Fashion goes in and out of style. Style is always in fashion.
Or so it is said. When these photos were taken in 1969-70, a custom paint job could be a monumental undertaking, such as on this ‘61-’62 Corvette. It’s got a lot of idioms going on. You got your basic fades; your honeycomb around the Corvette emblem; your panel paint; your air brush spiders; and your thinline tracery.
We also have a lot of orange peel which would indicate that the paint system used was enamel or acrylic enamel. You can color-sand lacquer, but not enamel. Why shoot something like this in enamel? Don’t know.
But back to custom painting. One of the patristic fathers of custom painting was Larry Watson (21 Jul 1938 – 20 Jul 2010) in LA who began his work when only 16. He is credited with creating fades; panel paint; scallops; seaweed flames; lace; veils (aka fogs); and cob webbing. We will see some of the concepts that he inspired in the coming photos. For more, just Google Image it.
We’ve got three Watson elements in this Model T custom – lace; shadow; and panels. We’ll get a better look at the lace later on.
This 1940 Ford has a lot of shit going on. It’s channeled and sectioned, both very laborious effects, plus a very complex flame job.
Not only is the pearl underlay flamed and shadowed, but the flames are also asymmetrical, something flamers weren’t always willing to do back in the day, or even now.
And we must also mention the artful pin striping.
This is your basic stencil using lace, or your lace job. Very hot around this time. More complex lace jobs to follow.
Man, we’ve got a lot going on here: lace; panel paint; torch smoke; fine line tape; and stone work.
Here we got your basic flames, shadows, spatter, and panel paint. And a bunch of other crap.
Let’s see: fine line tape, check; panel paint, check; your basic fade, check; pearl underlay, check; and wait! Something new–spatter or cobwebbing. Man, can’t get enough of this good stuff!
What do we have here? A GTO with pearl and shadow effects? Clean compared to some of the other stuff we’ve seen.
Zut alors! A Mid-Year Corvette with high style. Metallic pearl fade and mother of pearl (ie, mother of plastic) surround. Exotic.
Woowie zowie, we have hit the motherlode! This paint scheme has it all. Let’s tick off the effects: Scroll work; fish scales; thin line tape; air brush bursts; and who knows what else? I have no idea what Freak Drops are but they very well could be part of this paint scheme as well.
After the last image, this hand lettering on a drag car looks downright conservative.
Gold leaf lettering in 1970 wasn’t going to make news. After all, it had been used on Indy cars for over 20 years. This example would be considered engine-turned gold leaf, and not all that expertly applied.
Lovely gold leaf on a Coca-Cola drag car. The pattern? I don’t know. Random striation? A lot easier to apply than engine-turned.
What’s the next step up from a Trifecta? Whatever it is, this 1939 Chevy has it. Lace; metalflake; fades/veils; and gold leaf lettering. Maybe more. I actually like it.
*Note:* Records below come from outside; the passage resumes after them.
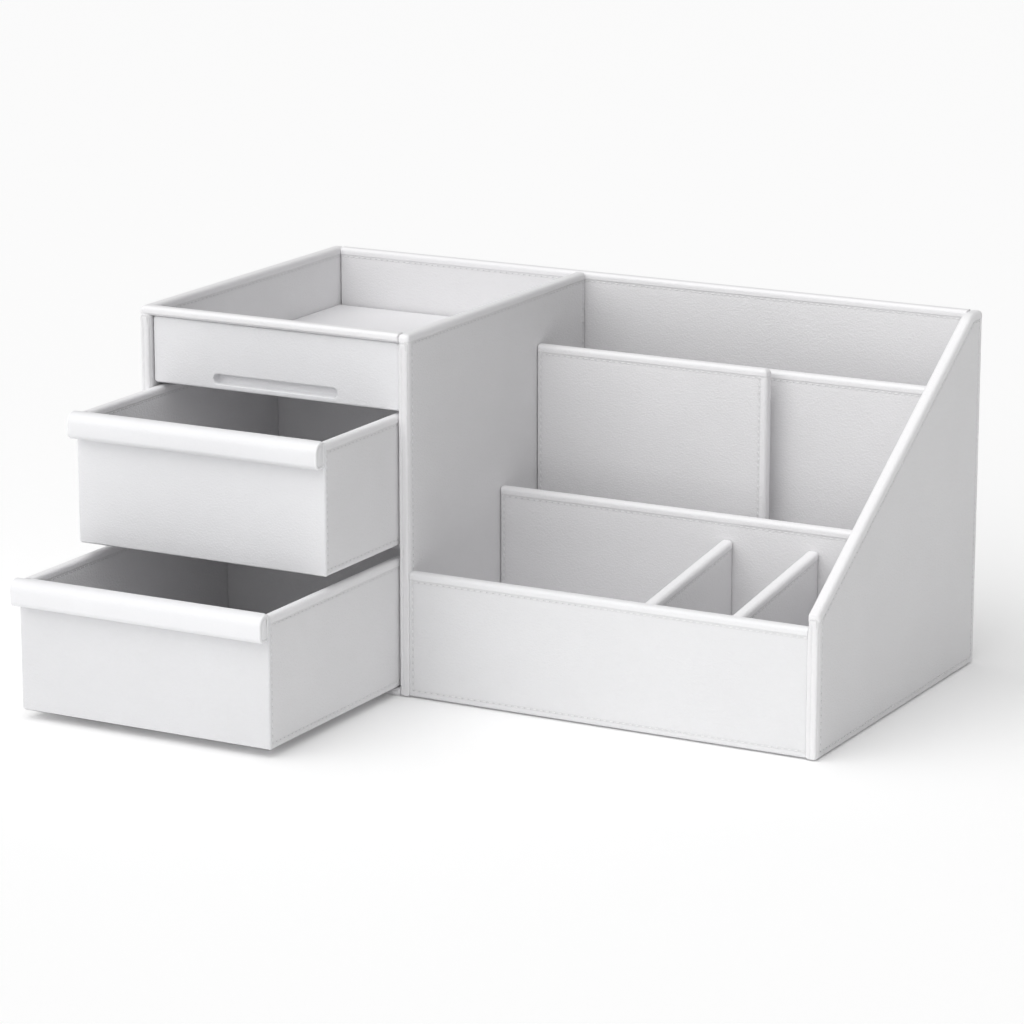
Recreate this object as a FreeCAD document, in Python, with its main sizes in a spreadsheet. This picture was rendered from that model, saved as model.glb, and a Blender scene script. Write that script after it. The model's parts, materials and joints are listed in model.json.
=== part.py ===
import FreeCAD, Part
import os
import re
import Sketcher

# Desk organizer made of leather-wrapped boards: a tower with a pull-out tray over two
# drawers on the left, and open compartments behind a low front wall on the right.
#
# Frame: millimetres, +Z up. The origin is on the resting plane, in the middle of the
# cabinet's footprint. -Y is the front, where the drawers come out; +X is to the right.
# The two drawers stand partly pulled out; the tray is closed.

DIMENSIONS = [
    ("total_width", 380, "outside width of the cabinet"),
    ("total_depth", 194, "outside depth of the cabinet, without the drawer lips"),
    ("total_height", 185, "height of the tower and of the back"),
    ("board", 6, "thickness of a wrapped board of the cabinet"),
    ("base_board", 4, "thickness of the two base boards"),
    ("rim_round", 2.7, "rounding of a wrapped board's free edges"),
    ("corner_round", 1.6, "rounding of the tray front's four corners"),
    ("tower_width", 157, "left outer face to the partition's right face"),
    ("front_wall_height", 65, "low wall in front of the compartments"),
    ("side_front_height", 70.5, "right side panel's height at the front"),
    ("slope_depth", 180.8, "how far back the right side panel's slope reaches the top"),
    ("step_front", 93.5, "front plane to the step divider's front face"),
    ("step_height", 88.7, "top of the step divider"),
    ("file_front", 133.4, "front plane to the file divider's front face"),
    ("file_height", 156, "top of the file divider"),
    ("file_end", 289.5, "left outer face to the file divider's right end"),
    ("rear_setback", 14, "file divider's front face to the rear divider's front face"),
    ("rear_height", 152.6, "top of the rear divider"),
    ("rear_lap", 12, "how far the rear divider reaches behind the file divider"),
    ("pen_right_1", 290, "left outer face to the first pen divider's right face"),
    ("pen_right_2", 337, "left outer face to the second pen divider's right face"),
    ("pen_front_height", 64.5, "pen divider's top at the front wall"),
    ("pen_back_height", 76.6, "pen divider's top at the step divider"),
    ("side_gap", 0.7, "gap between a drawer and each wall beside it"),
    ("drawer_board", 5, "thickness of a wrapped board of a drawer"),
    ("drawer_height", 66.2, "height of a drawer's boards"),
    ("drawer_length", 186, "front face to back face of a drawer"),
    ("drawer_floor", 4, "thickness of a drawer's bottom board"),
    ("floor_lift", 1, "drawer's lower edge to the underside of its bottom board"),
    ("drawer_round", 2.2, "rounding of a drawer board's top edges"),
    ("lower_drawer_z", 4.6, "underside of the lower drawer"),
    ("shelf_z", 72, "underside of the shelf between the drawers"),
    ("shelf_board", 5, "thickness of the shelf between the drawers"),
    ("shelf_setback", 12, "front plane to the front edge of both shelves"),
    ("middle_drawer_z", 77.6, "underside of the middle drawer"),
    ("lower_pull", 121, "how far the lower drawer stands out"),
    ("middle_pull", 68.5, "how far the middle drawer stands out"),
    ("lip_depth", 8.2, "how far the rolled lip stands in front of a drawer front"),
    ("lip_rise", 1.4, "lip's top above the drawer's boards"),
    ("lip_drop", 12, "lip's underside below the top of the drawer's boards"),
    ("lip_top_round", 6, "rounding of the lip's upper front edge"),
    ("lip_under_round", 3.2, "rounding of the lip's lower front edge"),
    ("lip_under_depth", 6.5, "how far the lip's underside reaches forward"),
    ("lip_under_rise", 2, "height of the slanted edge below the lip's face"),
    ("top_shelf_z", 145.4, "underside of the shelf that carries the tray"),
    ("top_shelf_board", 3, "thickness of the shelf that carries the tray"),
    ("tray_floor_z", 149, "underside of the tray's floor board"),
    ("tray_floor_board", 4.8, "thickness of the tray's floor board"),
    ("tray_front_z", 145.7, "lower edge of the tray front"),
    ("tray_front_height", 34.3, "height of the tray front"),
    ("tray_setback", 2.5, "front plane to the tray front's face"),
    ("tray_gap", 0.5, "gap between the tray and each wall beside it"),
    ("tray_back_gap", 2, "gap between the tray's floor board and the back panel"),
    ("rail_height", 4.5, "height of the rail above the tray front"),
    ("rail_round", 2, "rounding of that rail's edges"),
    ("slot_length", 72.6, "length of the finger slot in the tray front"),
    ("slot_height", 5, "height of the finger slot"),
    ("slot_depth", 4.5, "depth of the finger slot"),
    ("slot_rise", 2.8, "tray front's lower edge to the slot"),
    ("slot_round", 2.4, "rounding of the slot's ends"),
]

# The plane that each kind of outline is drawn on, and whether its pad is turned round so
# that the board grows towards +X, +Y or +Z.
PLANES = {"XY": ("XY_Plane", False), "YZ": ("YZ_Plane", False), "XZ": ("XZ_Plane", True)}
TOLERANCE = 1e-5        # millimetres, for places that should be the same
CUT_TOLERANCE = 1       # cubic millimetres, for the volume that a cut removes
ROUGH_SIZE = 20         # millimetres, of an outline before its formulas pull it into place

doc = FreeCAD.newDocument("desk_organizer")
sheet = doc.addObject("Spreadsheet::Sheet", "Dims")
for row, (alias, value, meaning) in enumerate(DIMENSIONS, start=1):
    sheet.set("A%d" % row, alias)
    sheet.set("B%d" % row, str(value))
    sheet.set("C%d" % row, meaning)
    sheet.setAlias("B%d" % row, alias)
doc.recompute()

NAMES = {alias for alias, _, _ in DIMENSIONS}
parts = []


def formula(text):
    """Turn dimension names in a formula into references to the sheet."""
    return re.sub(r"[a-z_][a-z_0-9]*", lambda word: "Dims." + word[0] if word[0] in NAMES else word[0], text)


def bind(thing, place, text):
    """Bind one property or constraint of a document object to a formula."""
    thing.setExpression(place, formula(text))


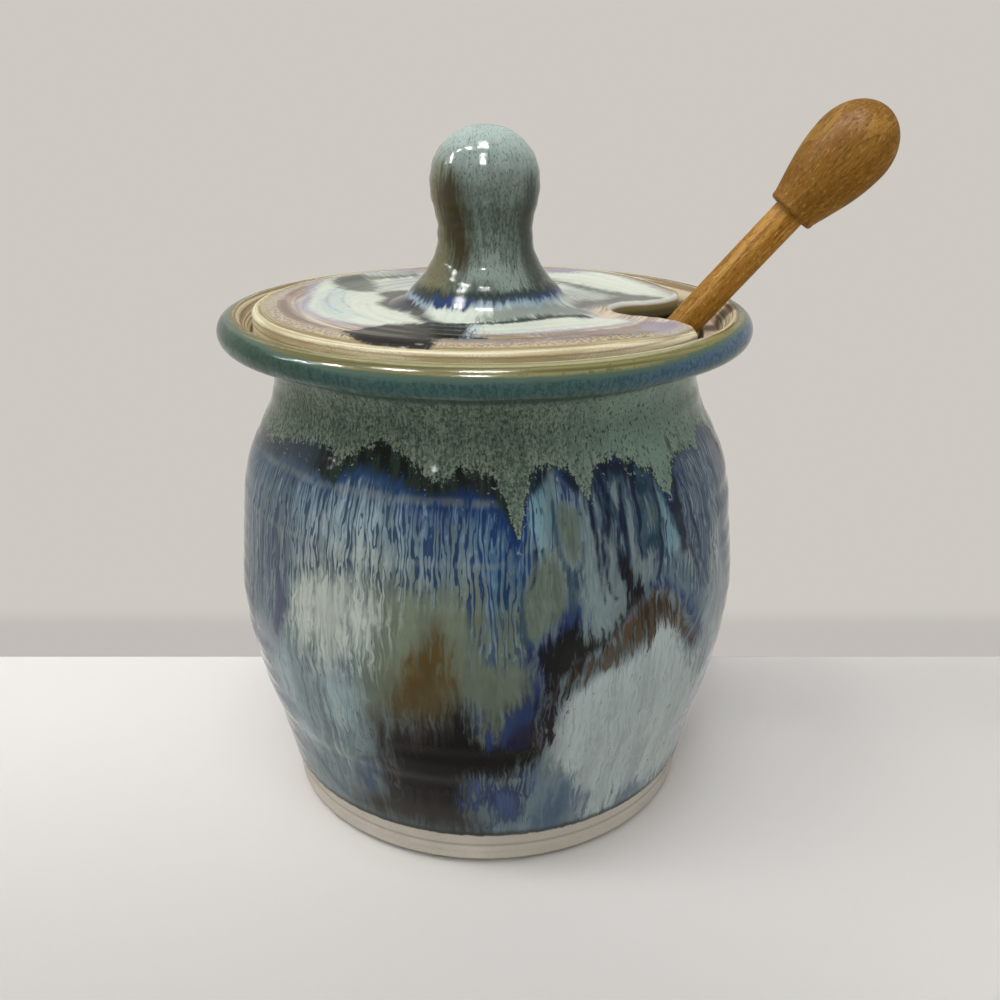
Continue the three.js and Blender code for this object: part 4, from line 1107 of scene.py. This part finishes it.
def lid_material():
    s = Sheet("lid_glaze")
    flow, place = s.vector_mark("flow"), s.place()
    reach, front, rise = s.mark("reach"), s.mark("front"), s.mark("rise")
    ring_noise = s.noise(flow, (0.035, 0.035, 0.7), 3, 0.6, 0.3)
    fine_ring = s.noise(flow, (0.06, 0.06, 2.4), 2, 0.5, 0.2, 4.0)
    radial = s.noise(flow, (1.3, 1.3, 0.16), 3, 0.6, 0.2, 9.0)
    cloud = s.noise(place, (0.09, 0.09, 0.09), 4, 0.6, 0.5, 2.0)
    ragged = s.noise(place, (0.5, 0.5, 0.5), 4, 0.65, 0.3, 6.0)
    grit = s.noise(place, (1.8, 1.8, 1.8), 2, 0.6, 0.0, 3.0)
    grain = s.noise(place, (4, 4, 4), 2, 0.6)

    def edge(name, ragged_by, streaked_by):
        return s.mark(name) + (ragged - 0.5) * ragged_by + (radial - 0.5) * streaked_by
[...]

For a recap, lets see where we have come from in the ‘50s, ‘60s, and ‘70s. In those decades everything was hand done. Extremely labor intensive and requiring high skill levels from lettering to paint application. In the ‘70s we begin to see the transition to Gerber machines and die-cut, pre-spaced, self-adhesive lettering. By the mid ‘90s we find entire cars being wrapped in vinyl, including all graphic effects, lettering, and color. Unless you are an unsponsored Sprint cup team, all NASCAR racers are now wrapped. Skill? The kid at the computer creating the graphics and the application team with their heat guns and razor blades.
Where can you still find real craft? Go to a lowrider show. Go to Bonneville or the dry lakes. Paint lives on. I’m going to order some One-Shot and pin striping brushes from Dick Blick right now!
I would like to thank Dell, the painter at Customs & Classics in Murray, UT, for helping me name the various techniques shown in this post. Dell proves that the craft lives on.